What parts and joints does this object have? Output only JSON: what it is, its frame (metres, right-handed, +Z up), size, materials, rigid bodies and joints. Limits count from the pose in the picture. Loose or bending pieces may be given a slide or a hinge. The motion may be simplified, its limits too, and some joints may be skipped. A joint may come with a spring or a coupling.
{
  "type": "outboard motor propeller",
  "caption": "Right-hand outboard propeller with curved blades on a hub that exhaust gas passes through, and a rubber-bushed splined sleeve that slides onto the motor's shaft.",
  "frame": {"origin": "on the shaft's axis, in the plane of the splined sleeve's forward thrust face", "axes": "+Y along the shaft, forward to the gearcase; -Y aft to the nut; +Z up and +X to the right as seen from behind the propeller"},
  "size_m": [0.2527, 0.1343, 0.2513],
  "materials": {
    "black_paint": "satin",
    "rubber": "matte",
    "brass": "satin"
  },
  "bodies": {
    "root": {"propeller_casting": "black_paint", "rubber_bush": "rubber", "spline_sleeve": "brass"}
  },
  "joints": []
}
○ ○ ○ ○
◆ Task directions ◆
From the listing above, copy every line that holds the string "frame".

◆ Finished task ◆
What parts and joints does this object have? Output only JSON: what it is, its frame (metres, right-handed, +Z up), size, materials, rigid bodies and joints. Limits count from the pose in the picture. Loose or bending pieces may be given a slide or a hinge. The motion may be simplified, its limits too, and some joints may be skipped. A joint may come with a spring or a coupling.
  "frame": {"origin": "on the shaft's axis, in the plane of the splined sleeve's forward thrust face", "axes": "+Y along the shaft, forward to the gearcase; -Y aft to the nut; +Z up and +X to the right as seen from behind the propeller"},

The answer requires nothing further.